Goal –
Will you quote all of the entries, word for word?
* * *
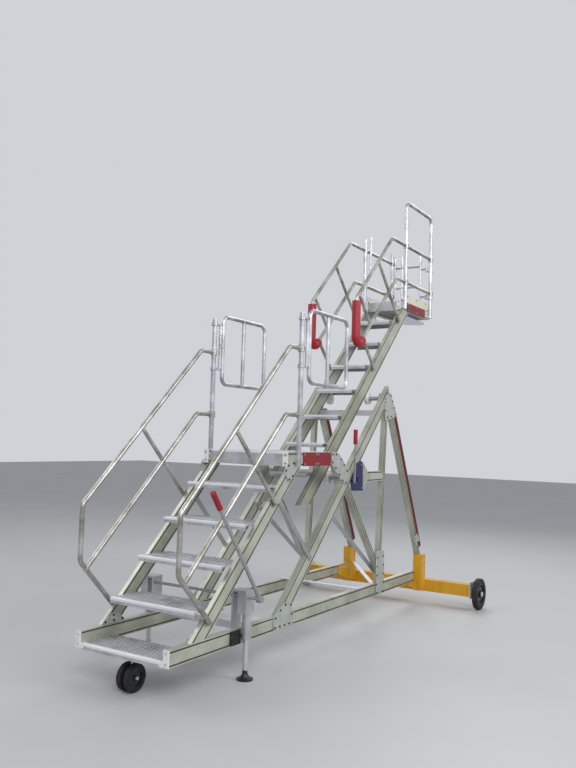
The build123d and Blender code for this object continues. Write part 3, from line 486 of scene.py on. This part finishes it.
def grip(name, body, noses, depth, width):
    """Buttons on each plank of a flight, from the (x, z) of the planks' noses."""
    field = (depth - NOSING_D - 2 * GRIP_MARGIN, width - 3 * GRIP_MARGIN)
    rows, columns = (int(side / GRIP_PITCH) + 1 for side in field)
    made = made_by(name, [at((x + (depth + NOSING_D) / 2, 0, z)) for x, z in noses], grip_buttons,
                   {"Depth": field[0] / 1000, "Width": field[1] / 1000, "Pitch": GRIP_PITCH / 1000,
                    "Foot radius": GRIP_R / 1000, "Mouth radius": GRIP_MOUTH_R / 1000,
                    "Height": GRIP_H / 1000, "Rows": rows, "Columns": columns,
                    "Plate": plate_metal, "Hole": hole_dark})
    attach(made, body)


def solid(name, build, finish, body):
    """A piece that build makes in an empty mesh, which then gets its finish and rides on a body."""
    shape = bmesh.new()
    build(shape)
    bmesh.ops.translate(shape, verts=shape.verts, vec=RAILS_FRONT / 1000)
    bmesh.ops.remove_doubles(shape, verts=shape.verts, dist=1e-6)
    bmesh.ops.recalc_face_normals(shape, faces=shape.faces)
    mesh = bpy.data.meshes.new(name)
    shape.to_mesh(mesh)
    shape.free()
    mesh.materials.append(finish)
    made = bpy.data.objects.new(name, mesh)
    bpy.context.scene.collection.objects.link(made)
    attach(made, body)
    return made


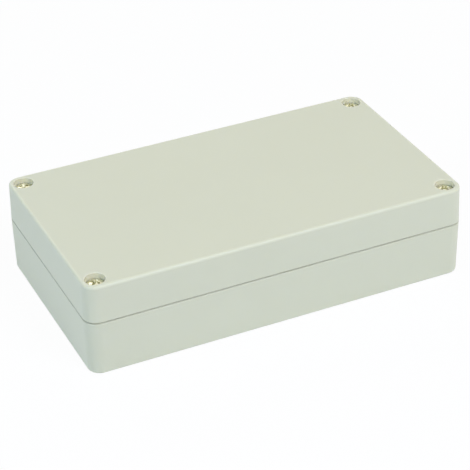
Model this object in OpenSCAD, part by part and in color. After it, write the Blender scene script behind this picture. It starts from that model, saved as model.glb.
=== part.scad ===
// Sealed project box: a moulded base and lid, closed by four captive screws
// that run into brass inserts, with a gasket in the lid's groove.
// The origin is the centre of the underside. +X runs along the length, +Z up.

/* [Box] */
// Length of the box at the seam
box_length = 160; // [130:1:240]
// Width of the box at the seam
box_width = 90; // [80:1:160]
// Height of the base, up to the seam
base_height = 23; // [18:0.5:80]
// Height of the lid above the seam
lid_height = 16; // [14:0.5:40]
// Radius of the upright corners at the seam
corner_radius = 5.5; // [4:0.1:9]
// How far each side leans in from the seam to the top or underside
draft = 0.3; // [0.1:0.1:1.2]
// Fillet round the top of the lid and the underside of the base
edge_fillet = 1; // [0.5:0.1:1.5]

/* [Walls] */
// Side wall of the base at the seam
wall = 3; // [2.6:0.1:4]
// Thickness of the floor
floor_thickness = 3; // [2:0.1:4]
// Thickness of the lid's top
top_thickness = 3; // [2:0.1:4]

/* [Seam] */
// Gap between the outer rims when the lid is screwed down
rim_gap = 0.2; // [0.1:0.05:0.4]
// Small chamfer along the outer edge of both rims
rim_chamfer = 0.35; // [0.2:0.05:0.6]

/* [Seal] */
// Lid material outside the gasket groove
outer_lip = 1.2; // [1:0.1:1.6]
// Lid material inside the gasket groove
inner_lip = 1; // [0.8:0.1:2]
// Width of the gasket groove
groove_width = 1.6; // [1.3:0.1:2]
// Depth of the gasket groove above the seam
groove_depth = 3; // [2.4:0.1:4]
// Thickness of the gasket when pressed
gasket_height = 1.4; // [0.8:0.1:1.6]
// Side clearance of the gasket in its groove
gasket_clearance = 0.1; // [0.05:0.05:0.2]
// Side clearance of the base's tongue in the groove
tongue_clearance = 0.2; // [0.1:0.05:0.3]
// Outer radius where the seal turns in beside a corner pocket
seal_radius = 4.5; // [4.2:0.1:7]

/* [Lid screws] */
// Distance of each lid screw from both outer sides
screw_inset = 6; // [5.8:0.1:7]
// Thread diameter
thread_diameter = 4; // [3:0.5:4]
// Length of thread, all of it held in the insert
thread_length = 6.6; // [5:0.1:9]
// Radial running clearance of the thread in the insert
thread_clearance = 0.05; // [0.02:0.01:0.1]
// Waisted neck that keeps the screw in the lid
neck_diameter = 3.1; // [2.4:0.1:3.2]
// Radial clearance round the neck
neck_clearance = 0.2; // [0.1:0.05:0.3]
// Radial clearance of the thread inside the lid
lid_bore_clearance = 0.3; // [0.2:0.05:0.5]
// Play left between thread and neck hole when the screw is fully raised
captive_play = 0.2; // [0.1:0.1:1]
// Diameter of the pan head
head_diameter = 7; // [6:0.1:7.6]
// Height of the pan head
head_height = 2.6; // [2:0.1:3]
// How far the head's edge lies below its crown
head_crown = 0.9; // [0.5:0.1:1.4]
// Depth of the head's crown below the lid's top
head_sink = 1.3; // [1:0.1:3]
// Radial clearance of the head in its recess
recess_clearance = 0.4; // [0.3:0.05:0.6]
// Rounding of the recess's mouth
recess_round = 0.35; // [0.1:0.05:0.4]
// Span of the cross recess in the head
cross_span = 4.2; // [3:0.1:4.6]
// Width of each slot of the cross
cross_width = 1.1; // [0.8:0.1:1.3]
// Depth of the cross recess
cross_depth = 1.5; // [1:0.1:1.8]

/* [Inserts] */
// Outer diameter of the brass insert
insert_diameter = 5.6; // [5:0.1:6]
// Length of the brass insert
insert_length = 8; // [7:0.1:10]
// Depth of the waist between the insert's two knurled bands
insert_waist = 0.3; // [0.2:0.05:0.5]
// Grooves round each knurled band
knurl_count = 16; // [10:1:24]
// Plastic round the insert and round the screw in the lid
boss_wall = 1.2; // [1:0.1:1.5]
// Free depth below the insert
insert_relief = 1.5; // [1:0.1:3]

/* [Corner pockets] */
// Width of each pocket from the inside of the end wall
pocket_width = 9; // [8:0.1:12]
// Length of each pocket from the inside of the long wall
pocket_length = 19; // [18:0.1:24]
// Radius of the pocket's inner corner
pocket_radius = 1.5; // [0.5:0.1:3]
// Diameter of the wall-mounting hole in each pocket
mount_hole_diameter = 4.5; // [3.5:0.1:5]
// Distance of the wall-mounting holes from the long outer sides
mount_hole_inset = 16; // [15.5:0.1:18]

/* [Board standoffs] */
// Spacing of the standoffs along the length
standoff_spacing_x = 114; // [90:1:118]
// Spacing of the standoffs across the width
standoff_spacing_y = 70; // [50:1:72]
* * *
Complete response –
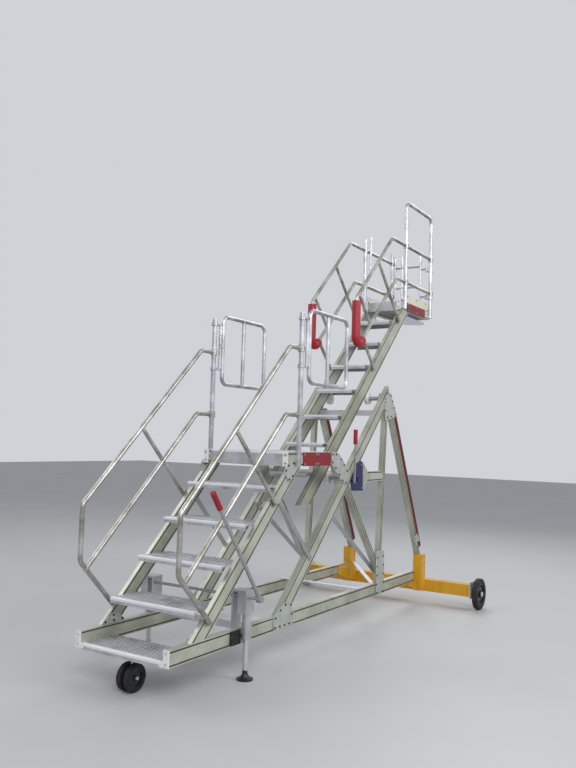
The build123d and Blender code for this object continues. Write part 3, from line 486 of scene.py on. This part finishes it.
def grip(name, body, noses, depth, width):
    """Buttons on each plank of a flight, from the (x, z) of the planks' noses."""
    field = (depth - NOSING_D - 2 * GRIP_MARGIN, width - 3 * GRIP_MARGIN)
    rows, columns = (int(side / GRIP_PITCH) + 1 for side in field)
    made = made_by(name, [at((x + (depth + NOSING_D) / 2, 0, z)) for x, z in noses], grip_buttons,
                   {"Depth": field[0] / 1000, "Width": field[1] / 1000, "Pitch": GRIP_PITCH / 1000,
                    "Foot radius": GRIP_R / 1000, "Mouth radius": GRIP_MOUTH_R / 1000,
                    "Height": GRIP_H / 1000, "Rows": rows, "Columns": columns,
                    "Plate": plate_metal, "Hole": hole_dark})
    attach(made, body)


def solid(name, build, finish, body):
    """A piece that build makes in an empty mesh, which then gets its finish and rides on a body."""
    shape = bmesh.new()
    build(shape)
    bmesh.ops.translate(shape, verts=shape.verts, vec=RAILS_FRONT / 1000)
    bmesh.ops.remove_doubles(shape, verts=shape.verts, dist=1e-6)
    bmesh.ops.recalc_face_normals(shape, faces=shape.faces)
    mesh = bpy.data.meshes.new(name)
    shape.to_mesh(mesh)
    shape.free()
    mesh.materials.append(finish)
    made = bpy.data.objects.new(name, mesh)
    bpy.context.scene.collection.objects.link(made)
    attach(made, body)
    return made


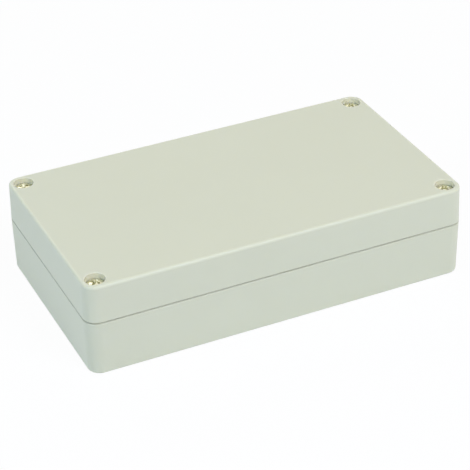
Model this object in OpenSCAD, part by part and in color. After it, write the Blender scene script behind this picture. It starts from that model, saved as model.glb.
=== part.scad ===
// Sealed project box: a moulded base and lid, closed by four captive screws
// that run into brass inserts, with a gasket in the lid's groove.
// The origin is the centre of the underside. +X runs along the length, +Z up.

/* [Box] */
// Length of the box at the seam
box_length = 160; // [130:1:240]
// Width of the box at the seam
box_width = 90; // [80:1:160]
// Height of the base, up to the seam
base_height = 23; // [18:0.5:80]
// Height of the lid above the seam
lid_height = 16; // [14:0.5:40]
// Radius of the upright corners at the seam
corner_radius = 5.5; // [4:0.1:9]
// How far each side leans in from the seam to the top or underside
draft = 0.3; // [0.1:0.1:1.2]
// Fillet round the top of the lid and the underside of the base
edge_fillet = 1; // [0.5:0.1:1.5]

/* [Walls] */
// Side wall of the base at the seam
wall = 3; // [2.6:0.1:4]
// Thickness of the floor
floor_thickness = 3; // [2:0.1:4]
// Thickness of the lid's top
top_thickness = 3; // [2:0.1:4]

/* [Seam] */
// Gap between the outer rims when the lid is screwed down
rim_gap = 0.2; // [0.1:0.05:0.4]
// Small chamfer along the outer edge of both rims
rim_chamfer = 0.35; // [0.2:0.05:0.6]

/* [Seal] */
// Lid material outside the gasket groove
outer_lip = 1.2; // [1:0.1:1.6]
// Lid material inside the gasket groove
inner_lip = 1; // [0.8:0.1:2]
// Width of the gasket groove
groove_width = 1.6; // [1.3:0.1:2]
// Depth of the gasket groove above the seam
groove_depth = 3; // [2.4:0.1:4]
// Thickness of the gasket when pressed
gasket_height = 1.4; // [0.8:0.1:1.6]
// Side clearance of the gasket in its groove
gasket_clearance = 0.1; // [0.05:0.05:0.2]
// Side clearance of the base's tongue in the groove
tongue_clearance = 0.2; // [0.1:0.05:0.3]
// Outer radius where the seal turns in beside a corner pocket
seal_radius = 4.5; // [4.2:0.1:7]

/* [Lid screws] */
// Distance of each lid screw from both outer sides
screw_inset = 6; // [5.8:0.1:7]
// Thread diameter
thread_diameter = 4; // [3:0.5:4]
// Length of thread, all of it held in the insert
thread_length = 6.6; // [5:0.1:9]
// Radial running clearance of the thread in the insert
thread_clearance = 0.05; // [0.02:0.01:0.1]
// Waisted neck that keeps the screw in the lid
neck_diameter = 3.1; // [2.4:0.1:3.2]
// Radial clearance round the neck
neck_clearance = 0.2; // [0.1:0.05:0.3]
// Radial clearance of the thread inside the lid
lid_bore_clearance = 0.3; // [0.2:0.05:0.5]
// Play left between thread and neck hole when the screw is fully raised
captive_play = 0.2; // [0.1:0.1:1]
// Diameter of the pan head
head_diameter = 7; // [6:0.1:7.6]
// Height of the pan head
head_height = 2.6; // [2:0.1:3]
// How far the head's edge lies below its crown
head_crown = 0.9; // [0.5:0.1:1.4]
// Depth of the head's crown below the lid's top
head_sink = 1.3; // [1:0.1:3]
// Radial clearance of the head in its recess
recess_clearance = 0.4; // [0.3:0.05:0.6]
// Rounding of the recess's mouth
recess_round = 0.35; // [0.1:0.05:0.4]
// Span of the cross recess in the head
cross_span = 4.2; // [3:0.1:4.6]
// Width of each slot of the cross
cross_width = 1.1; // [0.8:0.1:1.3]
// Depth of the cross recess
cross_depth = 1.5; // [1:0.1:1.8]

/* [Inserts] */
// Outer diameter of the brass insert
insert_diameter = 5.6; // [5:0.1:6]
// Length of the brass insert
insert_length = 8; // [7:0.1:10]
// Depth of the waist between the insert's two knurled bands
insert_waist = 0.3; // [0.2:0.05:0.5]
// Grooves round each knurled band
knurl_count = 16; // [10:1:24]
// Plastic round the insert and round the screw in the lid
boss_wall = 1.2; // [1:0.1:1.5]
// Free depth below the insert
insert_relief = 1.5; // [1:0.1:3]

/* [Corner pockets] */
// Width of each pocket from the inside of the end wall
pocket_width = 9; // [8:0.1:12]
// Length of each pocket from the inside of the long wall
pocket_length = 19; // [18:0.1:24]
// Radius of the pocket's inner corner
pocket_radius = 1.5; // [0.5:0.1:3]
// Diameter of the wall-mounting hole in each pocket
mount_hole_diameter = 4.5; // [3.5:0.1:5]
// Distance of the wall-mounting holes from the long outer sides
mount_hole_inset = 16; // [15.5:0.1:18]

/* [Board standoffs] */
// Spacing of the standoffs along the length
standoff_spacing_x = 114; // [90:1:118]
// Spacing of the standoffs across the width
standoff_spacing_y = 70; // [50:1:72]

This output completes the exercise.